The facility near Rosman has played multiple roles, from NASA station to NSA operation to the public-science focused Pisgah Astronomical Research Institute.
Call it a case of Cold War déjà vu: Once again, the United States and Russia are fighting the spy wars. And while the stakes have changed since the days of the US-Soviet conflict, it’s hard not to recognize some of the same sort of skullduggery going on.
Looking not too far back into history, in fact, Western North Carolina played a remarkable role in the Cold War’s waning conflicts. While the mountain region has held a multitude of secrets, perhaps its most remarkable ever was Rosman Research Station, a 200-acre, ultrahigh-security compound nestled on a ridge in Transylvania County. After it closed, partially declassified documents confirmed its hidden purpose while leaving no shortage of questions.
From NASA to NSA
The station had auspicious roots: Its high-tech infrastructure was initially installed by NASA in 1963 to help guide some of the earliest efforts at space flight. Its dark, remote locale made it perfect for peering into the sky with electronic eyes and ears. As astronauts and satellites started to make the rounds at unprecedented heights, Rosman station tracked their movements and compiled vital data to facilitate ever-greater flights.
Eventually, though, the facility became obsolete, at least for NASA’s purposes. In 1981, it was about to be mothballed when a mysterious new tenant took over. Officially under Defense Department cover, Rosman Research Station was vaguely described as a communications post with a national security mission, with few other details available.

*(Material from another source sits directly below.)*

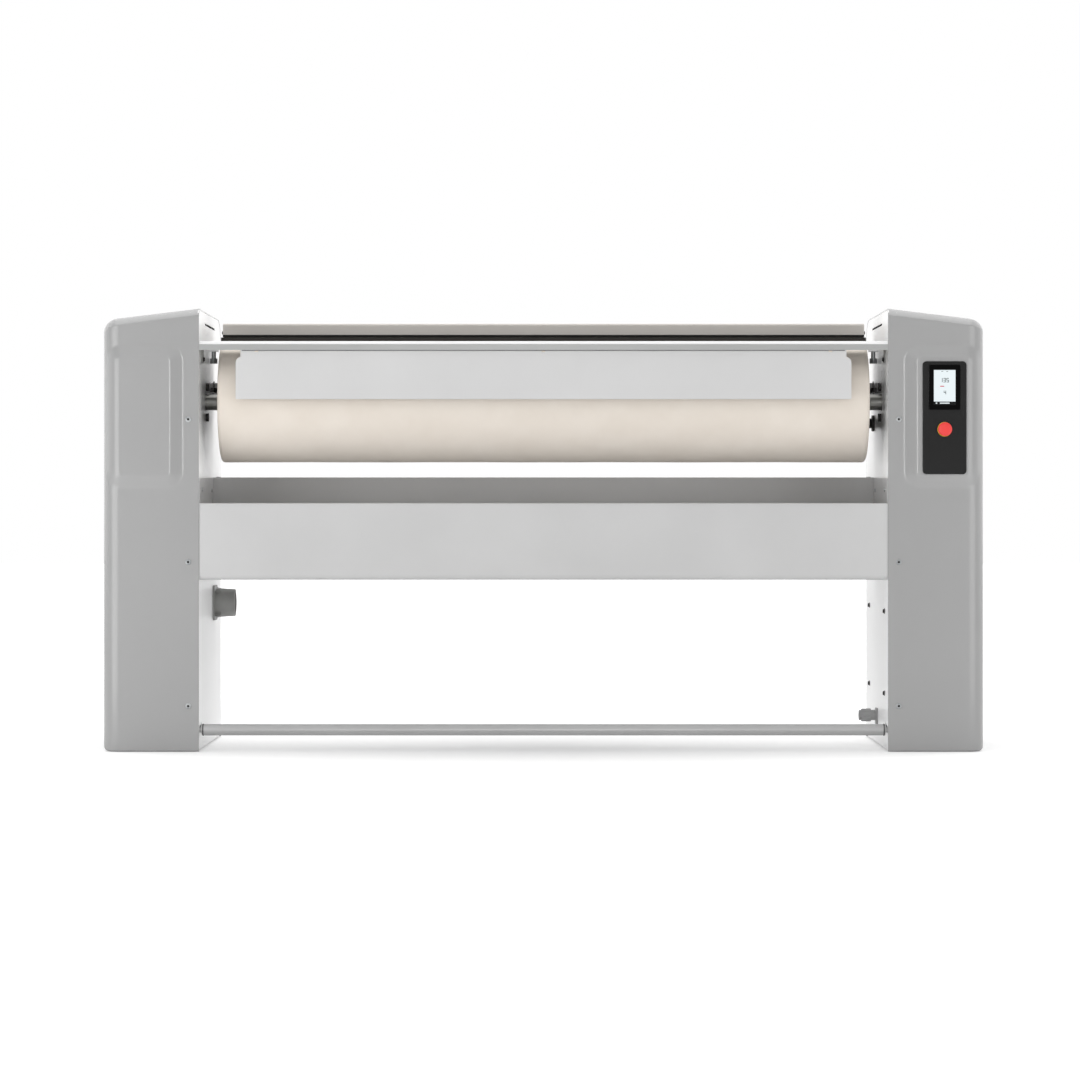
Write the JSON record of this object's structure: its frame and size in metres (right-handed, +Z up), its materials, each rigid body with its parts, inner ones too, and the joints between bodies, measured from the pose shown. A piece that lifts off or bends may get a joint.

In fact, once-secret records now show, RRS was run by the National Security Agency—aka No Such Agency, America’s ultrasecret electronic eavesdropping outfit. (A later-declassified document stated clearly that the spy base was “NSA owned.”) Its chief purpose was monitoring Soviet-bloc adversaries’ strategic communications, on a global scale.
It was a sensitive job, to say the least. “The work at Rosman, even the number of employees, was a closely guarded secret,” the NSA’s Center for Cryptologic History noted in a classified 1996 report, a year after the station closed. Other documents along with news reports have revealed that some 250 people, all sworn to secrecy and many of them locals, worked there to conduct some of the nation’s most clandestine pursuits.
There are tantalizing clues in the documents about what went on there, but they quickly fade to black in the available records. “In spite of adversity, significant notoriety came to the RRS,” the same NSA document said … before the following words disappeared behind a deletion.
In the mid 1980s, local newspapers like the Asheville Citizen-Times began to chip away at Rosman Research Station’s official story—that it was a Defense Department outpost. The National Security Agency wouldn’t acknowledge its role until years later.
The mission was also a coyly guarded secret among local employees. “We’re a research station. We’re researching chocolate pudding,” one unnamed Rosman resident told the Charlotte Observer shortly after the facility opened.
But word started to get out. “Rosman, Defense Department Share a Secret,” read one local newspaper headline. “Rosman Station ‘A Vital Part of the Security,’” hinted another.
In an August 1986 report, NBC Nightly News journalist Robert Windrew tore away the veil even more. On a helicopter ride over the facility, he could see that the NSA had brought in vast technical resources, including some of the most advanced spy gear on the planet. “We determined that Rosman had several missions,” he later recounted in an online post. “One was intercepting communications from Soviet geosynchronous satellites. The other mission was intercepting signals from the agent satellite network the Soviet Union maintained to communicate with its agents worldwide.”
Still, like the NASA facility before it, Rosman station ultimately outlived its usefulness, shuttering in 1995. “The site was closed because of changing priorities and the need to effect budget cuts at the end of the Cold War,” said a secret NSA history report a decade after the closing.
Back in the Public Eye
With its fate again in jeopardy, the station found yet another use, that of public science center. By the time it closed, the NSA had quietly relocated nearly all of its most sensitive gear while passing off some of its more mundane resources, like a spare fire truck or two, to local agencies. The NSA planned to raze the remaining structures and return the land to its natural state as federal forestland.
But it wasn’t to be. Unexpectedly, in 1996, Greensboro businessman and science buff Donald Cline bought the grounds and created the Pisgah Astronomical Research Institute, a collaborative and ever-expanding nonprofit that to this day helps both renowned scientists and budding students probe the stars.
While much of the NSA’s presence there has since faded, other parts of its legacy are still in the bones of the place, including massive antennae, extensive fiber-optic networks, security fences, guard posts, and bulletproof-glass windows. Visiting it today, at any of PARI’s myriad public events, the aura of secrecy and intrigue still lurks, especially for those who know the base’s true past and just how much it was valued by the country’s spy masters.
“What can one say when a good thing comes to an end? Just that it was good while it lasted,” the NSA said in one document marking the station’s governmental demise. “Those who worked at the Rosman Research Station … agreed that this was true.”